Sadie the typist and Susie her computer: sophisticated but cheap. That’s how the duo are billed when they appear in 1960s adverts to promote a now defunct UK computer company. Using young, attractive women to advertise computers was a common ploy in Britain at the time, when male managers, uninitiated in the complexities of this new technology, viewed the machines as intimidating and opaque.
“Computers were expensive and using women to advertise them gave the appearance to managers that jobs involving computers are easy and can be done with a cheap labour force,” explains technology historian Marie Hicks. They might have been on a typist’s salary, but women like Sadie were not typists – they were skilled computer programmers, minus the prestige or pay the modern equivalent might command.
As Hicks’ book Programmed Inequality illustrates, women were the largest trained technical workforce of the computing industry during the second world war and through to the mid-sixties.
They operated the huge room-sized electromechanical computers that cracked codes, worked out military logistics and made ballistic calculations during the second world war. Later they went on to work for civil service departments – operating the computers needed for government to gather data and run properly. “It was viewed as unskilled, highly feminised work,” explains Hicks. “Women were seen as an easy, tractable labour force for jobs that were critical and yet simultaneously devalued.”
Managers perceived women to be ideal for the computing industry because they didn’t think they needed to be offered any sort of career ladder, explains Hicks. “Instead the expectation was that a woman’s career would be kept short because of marriage and children – which meant a workforce that didn’t get frustrated or demand promotions and higher wages.”
But by the 1970s, there was a change in mindset and women were no longer welcome in the workplace: the government and industry had grown wise to just how powerful computers were and wanted to integrate their use at a management level. “But they weren’t going to put women workers – seen as low level drones – in charge of computers,” explains Hicks. Women were systematically phased out and replaced by men who were paid more and had better job titles.
Discrimination still remains
“Today, companies still perceive it as lucrative to treat women differently than men, to pay them less,” says Hicks. Facebook chief operating officer Sheryl Sandberg recently spoke out against the gender pay gap, prevalent in the tech space where giants like Google have been accused of systematically underpaying women. In May the company argued that it would be too much of a financial hassle to compile and hand over the salary records requested by the US Department of Labor. In August the Silicon Valley company was left facing legal action over the leak of a male software engineer’s 10-page manifesto criticising diversity initiatives and arguing that men occupy more leadership roles than women in tech due to “biological differences”.

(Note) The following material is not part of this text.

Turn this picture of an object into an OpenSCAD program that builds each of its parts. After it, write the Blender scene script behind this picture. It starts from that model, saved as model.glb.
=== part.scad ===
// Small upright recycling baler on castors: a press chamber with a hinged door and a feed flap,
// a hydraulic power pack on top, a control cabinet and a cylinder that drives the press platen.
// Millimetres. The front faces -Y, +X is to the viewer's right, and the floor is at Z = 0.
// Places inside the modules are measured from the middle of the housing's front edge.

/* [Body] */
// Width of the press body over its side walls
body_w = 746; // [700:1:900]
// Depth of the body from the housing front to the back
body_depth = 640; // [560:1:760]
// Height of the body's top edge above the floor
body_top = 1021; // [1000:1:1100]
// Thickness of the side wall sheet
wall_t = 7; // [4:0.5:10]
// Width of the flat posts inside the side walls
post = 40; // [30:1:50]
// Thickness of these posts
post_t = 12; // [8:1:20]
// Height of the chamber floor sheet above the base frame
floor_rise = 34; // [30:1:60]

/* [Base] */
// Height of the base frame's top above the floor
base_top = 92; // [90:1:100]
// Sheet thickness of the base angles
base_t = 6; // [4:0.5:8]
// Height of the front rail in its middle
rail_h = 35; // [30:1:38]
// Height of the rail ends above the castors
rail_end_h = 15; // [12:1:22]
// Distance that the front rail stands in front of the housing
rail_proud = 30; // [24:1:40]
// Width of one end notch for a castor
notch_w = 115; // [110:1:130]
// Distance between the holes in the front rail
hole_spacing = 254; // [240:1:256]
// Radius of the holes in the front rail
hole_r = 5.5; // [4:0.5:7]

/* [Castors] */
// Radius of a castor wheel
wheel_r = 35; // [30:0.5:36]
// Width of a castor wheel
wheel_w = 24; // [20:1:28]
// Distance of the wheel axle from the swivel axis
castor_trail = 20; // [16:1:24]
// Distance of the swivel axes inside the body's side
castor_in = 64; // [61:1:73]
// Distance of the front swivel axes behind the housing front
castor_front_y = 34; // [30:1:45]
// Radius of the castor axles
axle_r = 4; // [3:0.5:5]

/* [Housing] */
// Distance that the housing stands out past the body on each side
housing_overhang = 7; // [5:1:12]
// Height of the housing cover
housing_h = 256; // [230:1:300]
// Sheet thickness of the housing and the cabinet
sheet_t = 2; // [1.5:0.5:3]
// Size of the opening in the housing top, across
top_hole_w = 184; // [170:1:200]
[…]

“Even though companies like Google obviously weren’t around in that earlier period, they’re still benefiting from the same cultures that sidelined women,” says the author.

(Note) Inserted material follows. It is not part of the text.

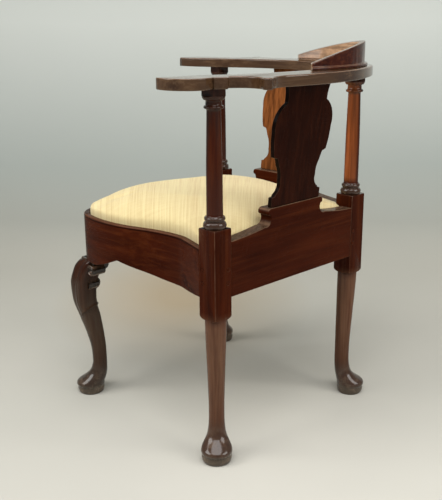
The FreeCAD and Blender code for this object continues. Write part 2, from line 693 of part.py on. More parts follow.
def sweep_heading(line, point):
    """Direction of the long arc at one of its points, going forward."""
    out = (point - line[0]).normalize()
    return V(out.y, -out.x, 0)


def arm_outline():
    """Plan of the right arm from the back joint round the lobes to the tip and back inside."""
    outer = arm_line(0.0)
    inner = arm_line(ARM_WIDTH)
    _, _, back, mid_back, join = outer
    _, _, inner_back, inner_mid, inner_join = inner
    leave = at_y(outer, ARM_LEAVE)
    sweep = midway(outer, join, leave)
    inner_start = at_y(inner, ARM_PAD_BACK + 15)
    inner_sweep = midway(inner, inner_start, inner_join)
    pad = POST_REACH + ABACUS_SIDE / DIAGONAL + 6
    tip = (ARM_TIP_REACH, -ARM_TIP_FRONT)
    lobe = [(ARM_LOBE_REACH - 5, ARM_LEAVE - 31), (ARM_LOBE_REACH - 4, ARM_LEAVE - 48)]
    lobe.append((POST_REACH + 7, ARM_PAD_BACK + 1))
    points = [(back.x, back.y), (mid_back.x, mid_back.y, join.x, join.y)]
    points += [(sweep.x, sweep.y, leave.x, leave.y)] + smooth_run(leave, sweep_heading(outer, leave), lobe)
    points += [(pad, ARM_PAD_BACK), (pad, 1.0), (pad - 4, 0.0)]
    points += smooth_run(V(pad - 4, 0, 0), V(1, -0.22, 0), [(ARM_BULGE_REACH, -ARM_BULGE_Y), tip])
    ahead = sweep_heading(inner, inner_start)
    straight = inner_start + ahead * 55
    points += [smooth_run(straight, ahead, [tip])[0][:2] + (straight.x, straight.y)]
    points += [(inner_start.x, inner_start.y), (inner_sweep.x, inner_sweep.y, inner_join.x, inner_join.y)]
    points += [(inner_mid.x, inner_mid.y, inner_back.x, inner_back.y)]
    return points


def screw_places():
    """Plan points of the two crest screws on the right, under the middle of the crest's foot."""
    line = crest_line(CREST_BASE_THICKNESS / 2)
    return [at_y(line, SCREW_BACK_Y), at_y(line, SCREW_FRONT_Y)]


def crest_screw(place, clearance=0.0):
    """Countersunk screw driven up through the arm into the crest."""
    low = ARM_UNDER + 1
    top = ARM_TOP + SCREW_INTO_CREST
    radius = SCREW_SHANK_RADIUS + clearance
    head = SCREW_HEAD_RADIUS + clearance
    points = [(0, low - clearance), (head, low - clearance), (head, low + 0.6), (radius, low + 3.2)]
    points += [(radius, top + clearance), (0, top + clearance)]
    screw = turned(points)
    screw.translate(place)
    if not clearance:
        slot = turn(box(-8, 8, -0.5, 0.5, low - 1, low + 1.1), 30)
        slot.translate(place)
        screw = screw.cut(slot)
    else:
        screw = screw.fuse(Part.makeCylinder(head, 3, V(place.x, place.y, low - 3)))
    return screw


def arm():
    body = plate(arm_outline(), ARM_UNDER, ARM_TOP)
    edges = []
    for edge in body.Edges:
        middle = edge.CenterOfMass
        at_post = middle.x > ARM_ROUND_LIMIT and abs(middle.y) < ARM_TIP_FRONT
        if edge.BoundBox.ZMin > ARM_TOP - 1 and middle.x > 1:
            if not at_post or middle.y > ARM_PAD_BACK + 10:
                edges.append(edge)
    body = body.makeFillet(ARM_EDGE_ROUND, edges)
    hole = Part.makeCylinder(COLUMN_TENON_RADIUS + CLEARANCE, COLUMN_TENON + 0.5, V(0, 0, ARM_UNDER))
    side = hole.copy()
    side.translate(V(POST_REACH, 0, 0))
    hole.translate(V(0, POST_REACH, 0))
    cuts = [hole, side, turn(splat_tenon(ARM_UNDER, 1, CLEARANCE), TURN_RIGHT_BACK)]
    cuts += [crest_screw(place, CLEARANCE) for place in screw_places()]
    return one(body.cut(cuts))


def crest_plan(inset, width, z):
    """Closed line round the right half of a band that follows the crest's back line."""
    outer = crest_line(inset)
    inner = crest_line(inset + width)
    _, _, back, mid_back, join = outer
    _, _, inner_back, inner_mid, inner_join = inner
    end = at_y(outer, CREST_CENTRE_Y + 60)
    inner_end = at_y(inner, CREST_CENTRE_Y + 60)
    sweep = midway(outer, join, end)
    inner_sweep = midway(inner, inner_join, inner_end)
    points = [(back.x, back.y), (mid_back.x, mid_back.y, join.x, join.y)]
    points += [(sweep.x, sweep.y, end.x, end.y), (inner_end.x, inner_end.y)]
    points += [(inner_sweep.x, inner_sweep.y, inner_join.x, inner_join.y)]
    points += [(inner_mid.x, inner_mid.y, inner_back.x, inner_back.y), (back.x, back.y)]
    wire = Part.Wire(edges_through(points, on_plan))
    wire.translate(V(0, 0, z))
    return wire


def crest_band(inset, low_width, z0, high_width, z1):
    """Band over both arms, of one width at its foot and another at its top."""
    half = Part.makeLoft([crest_plan(inset, low_width, z0), crest_plan(inset, high_width, z1)], True, True)
    return half.fuse(mirrored(half)).removeSplitter()


def crest():
    """Raised crest: low flange, upright back face, sloping inner face and a top sawn to a curve."""
    top = ARM_TOP + CREST_HEIGHT
    flange_top = ARM_TOP + CREST_FLANGE_HEIGHT
    flange_width = CREST_BASE_THICKNESS + CREST_FLANGE_PROUD
    flange = crest_band(-CREST_FLANGE_PROUD, flange_width, ARM_TOP, flange_width, flange_top)
    upper = crest_band(0.0, CREST_BASE_THICKNESS - 1, flange_top - 1, CREST_TOP_THICKNESS, top)
    body = flange.fuse(upper)
    middle = (CREST_END_Y + ARM_BACK) / 2
    middle_z = ARM_TOP + (CREST_HEIGHT + CREST_END_HEIGHT) / 2 + CREST_BOW
    limit = [(CREST_END_Y, ARM_TOP - 1), (CREST_END_Y, ARM_TOP + CREST_END_HEIGHT)]
    limit += [(middle, middle_z, ARM_BACK, top), (ARM_BACK, ARM_TOP - 1)]
    body = body.common(beam(limit, POST_REACH))
    holes = [crest_screw(place, CLEARANCE) for place in screw_places()]
    return one(body.cut(holes + [mirrored(hole) for hole in holes]).removeSplitter())


# Drop-in seat

def seat_steps(inset):
    """Closed plan of the drop-in seat, drawn in by inset from its cover's outer face."""
    front, along = front_line(RIM_WIDTH + SEAT_GAP + inset)
    back = BACK_INNER_FACE - SEAT_GAP - inset
    side_line = V(-back, 0, 0)
    start = meet(front[0], along, side_line, V(0, 1, 0))
    place = FreeCAD.Rotation(UP, TURN_RIGHT_FRONT)
    right = []
    for step in [start] + front[1:]:
        parts = step if isinstance(step, tuple) else (step,)
        right.append(tuple(place.multVec(p) for p in parts))
    outline = [right[0]] + right[1:]
    for index in range(len(right) - 1, 0, -1):
        step = right[index]
        end = right[index - 1][-1]
        middle = (V(-step[0].x, step[0].y, 0),) if len(step) == 2 else ()
        outline.append(middle + (V(-end.x, end.y, 0),))
    outline.append((V(0, back * DIAGONAL, 0),))
    return outline


def seat_points(inset, scale=1.0):
    """Closed plan of the seat as bare numbers, scaled about its middle."""
    out = []
    for step in seat_steps(inset):
        out.append(tuple(scale * value for p in step for value in (p.x, p.y)))
    return out + [out[0]]


def post_notches(clearance, z0, z1):
    """Room for the three post blocks at the seat's corners."""
    half = BLOCK_HALF + clearance
    notches = []
    for x, y in ((POST_REACH, 0), (-POST_REACH, 0), (0, POST_REACH)):
        notch = turn(box(-half, half, -half, half, z0, z1), 45)
        notch.translate(V(x, y, 0))
        notches.append(notch)
    return notches


def seat_form(inset, z0, drop):
    """Cushion form: upright sides, drawn-in shoulders and a crowned top."""
    side = plate(seat_points(inset), z0, SEAT_SIDE_TOP - drop)
    rise = SEAT_CROWN - SEAT_SIDE_TOP
    wires = []
    for scale, share in CROWN_RINGS:
        wire = Part.Wire(edges_through(seat_points(inset, scale), on_plan))
        wire.translate(V(0, 0, SEAT_SIDE_TOP - drop + rise * share))
        wires.append(wire)
    crown = Part.makeLoft(wires, True, True)
    return side.fuse(crown)


def seat_cover():
    """Woven cover over the cushion and down its sides, turned under the frame."""
    outer = seat_form(0.0, SEAT_LOW, 0.0).cut(post_notches(SEAT_GAP, 0, SEAT_CROWN + CUT_PAST))
    room = seat_form(COVER_THICKNESS, FRAME_LOW, COVER_THICKNESS)
    room = room.cut(post_notches(SEAT_GAP + COVER_THICKNESS, 0, SEAT_CROWN + CUT_PAST))
    open_half = SEAT_OPENING_HALF + COVER_LIP
    mouth = turn(box(-open_half, open_half, -open_half, open_half, SEAT_LOW - 1, FRAME_LOW + 1), 45)
    return one(outer.cut([room, mouth]))


def seat_pad():
    inset = COVER_THICKNESS + CLEARANCE
    body = seat_form(inset, FRAME_HIGH, inset)
    body = body.cut(post_notches(SEAT_GAP + inset, 0, SEAT_CROWN + CUT_PAST))
    half = WEB_SPAN + 1
    height = HESSIAN_LOW + HESSIAN_THICKNESS
    recess = turn(box(-half, half, -half, half, FRAME_HIGH - 1, height), 45)
    return one(body.cut(recess))


def seat_frame():
    """Four rails of the seat frame, mitred at the corners, by name."""
    inset = COVER_THICKNESS + CLEARANCE
    ring = plate(seat_points(inset), FRAME_LOW, FRAME_HIGH)
    half = SEAT_OPENING_HALF
    opening = turn(box(-half, half, -half, half, FRAME_LOW - 1, FRAME_HIGH + 1), 45)
    ring = ring.cut([opening] + post_notches(SEAT_GAP + inset, 0, SEAT_CROWN))
    reach = POST_REACH + 80
    quarters = {
        "front_right": box(0, reach, -reach, 0, 0, SEAT_CROWN),
        "front_left": box(-reach, 0, -reach, 0, 0, SEAT_CROWN),
        "back_right": box(0, reach, 0, reach, 0, SEAT_CROWN),
        "back_left": box(-reach, 0, 0, reach, 0, SEAT_CROWN),
    }
    return {"seat_frame_" + name: one(ring.common(part)) for name, part in quarters.items()}


def webbing():
    """Three straps each way, the second layer lying on the first."""
    straps = []
    for layer, degrees in ((0, 45), (1, -45)):
        low = FRAME_HIGH + layer * WEB_THICKNESS
        for row in (-1, 0, 1):
            middle = row * WEB_PITCH
            strap = box(-WEB_SPAN, WEB_SPAN, middle - WEB_WIDTH / 2, middle + WEB_WIDTH / 2,
                        low, low + WEB_THICKNESS)
            straps.append(turn(strap, degrees))
    return Part.makeCompound(straps)


def hessian():
    half = WEB_SPAN
    return turn(box(-half, half, -half, half, HESSIAN_LOW, HESSIAN_LOW + HESSIAN_THICKNESS), 45)


def glue_block(degrees):
    """Triangular block glued into a corner under the seat ledge."""
    apex = INNER_FACE * DIAGONAL
    leg = GLUE_BLOCK_LEG / DIAGONAL
    tip = 3.0
    points = [(apex - tip, tip), (apex - leg, leg), (apex - leg, -leg), (apex - tip, -tip)]
    return turn(plate(points, LEDGE_TOP - GLUE_BLOCK_HEIGHT, LEDGE_TOP), degrees)


def all_pegs():
    """Every tenon peg, cut off flush with the outer faces."""
    right = [turn(peg, TURN_RIGHT_FRONT) for peg in pegs(-1, TENON_LENGTH, OUTER_FACE)]
    for sign in (-1, 1):
        right += [turn(peg, TURN_RIGHT_BACK) for peg in pegs(sign, TENON_LENGTH, OUTER_FACE)]
    skin = turn(plate(front_plan(0.0, INNER_FACE - 20), TENON_LOW - 20, TENON_HIGH + 10), TURN_RIGHT_FRONT)
    for peg in pegs(1, FRONT_TENON_LENGTH, OUTER_FACE):
        right.append(one(turn(peg, TURN_RIGHT_FRONT).common(skin)))
    return Part.makeCompound(right + [mirrored(peg) for peg in right])


def all_screws():
    right = [crest_screw(place) for place in screw_places()]
    return Part.makeCompound(right + [mirrored(screw) for screw in right])


def build():
    """Every node by name, with the middle of the plan at the origin."""
    nodes = {}
    nodes["front_leg"] = front_leg()
    nodes["back_post"] = back_post()
    pairs = {
        "side_post": side_post(),
        "front_rail": turn(front_rail(), TURN_RIGHT_FRONT),
        "back_rail": turn(back_rail(), TURN_RIGHT_BACK),
        "splat": turn(splat(), TURN_RIGHT_BACK),
        "arm": arm(),
    }
    for name, shape in pairs.items():
        nodes[name + "_right"] = shape
        nodes[name + "_left"] = mirrored(shape)
    nodes["front_knee_bracket_right"], nodes["front_knee_bracket_left"] = brackets()
    nodes["crest"] = crest()
    corners = {"right": 0, "back": 90, "left": 180, "front": 270}
    for name, degrees in corners.items():
        nodes["corner_block_" + name] = glue_block(degrees)
    nodes["tenon_pegs"] = all_pegs()
    nodes["crest_screws"] = all_screws()
    nodes.update(seat_frame())
    nodes["seat_webbing"] = webbing()
    nodes["seat_hessian"] = hessian()
    nodes["seat_pad"] = seat_pad()
    nodes["seat_cover"] = seat_cover()
    return nodes


# The origin goes to the floor in the middle of the whole chair, front to back.
to_origin = V(0, (FRONT_PAD_EDGE - BACK_PAD_EDGE) / 2, 0)
os.makedirs("parts", exist_ok=True)
for name, shape in build().items():
    shape = shape.copy()
    shape.translate(to_origin)
    shape.exportStep("parts/%s.step" % name)
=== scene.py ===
import bpy
import bmesh
import math
import numpy as np
from mathutils import Matrix, Vector


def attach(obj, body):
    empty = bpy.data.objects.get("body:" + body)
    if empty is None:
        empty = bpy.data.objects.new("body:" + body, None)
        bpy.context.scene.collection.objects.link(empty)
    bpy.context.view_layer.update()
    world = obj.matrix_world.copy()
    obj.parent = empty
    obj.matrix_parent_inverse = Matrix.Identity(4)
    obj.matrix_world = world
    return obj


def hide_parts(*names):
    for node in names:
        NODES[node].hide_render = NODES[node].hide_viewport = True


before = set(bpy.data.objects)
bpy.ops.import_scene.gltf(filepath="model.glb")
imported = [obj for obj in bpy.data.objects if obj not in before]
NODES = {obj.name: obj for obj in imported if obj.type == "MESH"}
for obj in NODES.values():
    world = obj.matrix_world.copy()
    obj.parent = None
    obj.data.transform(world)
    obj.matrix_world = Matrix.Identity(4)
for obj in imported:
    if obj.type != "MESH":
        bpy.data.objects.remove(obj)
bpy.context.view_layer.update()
FRAME_BODY = "chair_frame"
SEAT_BODY = "drop_in_seat"
SHIFT = -0.0003             # the middle of the square through the posts
SQUARE = math.sqrt(0.5)
SAME_PLACE = 2e-6
SAME_PLANE = math.radians(0.8)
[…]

If women had continued to be a major force in computing, instead of being sidelined, the way the tech industry looks today would have been very different, she argues. “If women had been a more important part of the high tech industry all along, would so many platforms and apps have the same problems with rampant sexism and misogyny both in their workplaces and their products? Most likely not.”
The British computing industry lost its edge when it removed women – and ultimately, the move destroyed it, believes Hicks. “There were persistent labour shortages once women were thrown away – a lot of the young men who got trained to do these jobs soon decided to go and do something else because it was still seen as feminised work and there really wasn’t a career ladder at that point.”
The effect of sidelining women
If women had remained a part of the workforce, the scope and quality of computing products we have today – particularly software – would undoubtedly be better, says Hicks. She uses Dame Stephanie Shirley as an example of the sort of talent effectively written off by the mainstream industry at the time. In the face of repeated workplace discrimination, the 29-year-old went it alone in the 1960s and built up a thriving software business for female computer programmers.
In an interview with the Guardian earlier this year, Shirley said she knew her work at the Post Office’s prestigious Dollis Hill research station was good enough to get her promoted, but the promised promotion never materialised. “When I began to make it clear that I was pursuing a vigorous professional career, then it became a more entrenched position to keep me out,” she recalls. When the young computer programmer got married, it was expected that she would stop work immediately.
“Women continue to be weighed down with this sort of heteronormativecultural baggage,” says Hicks. “I think it’s clear that just relying on companies to do the right thing is not going to work and I think unions are going to have to become a major force again.”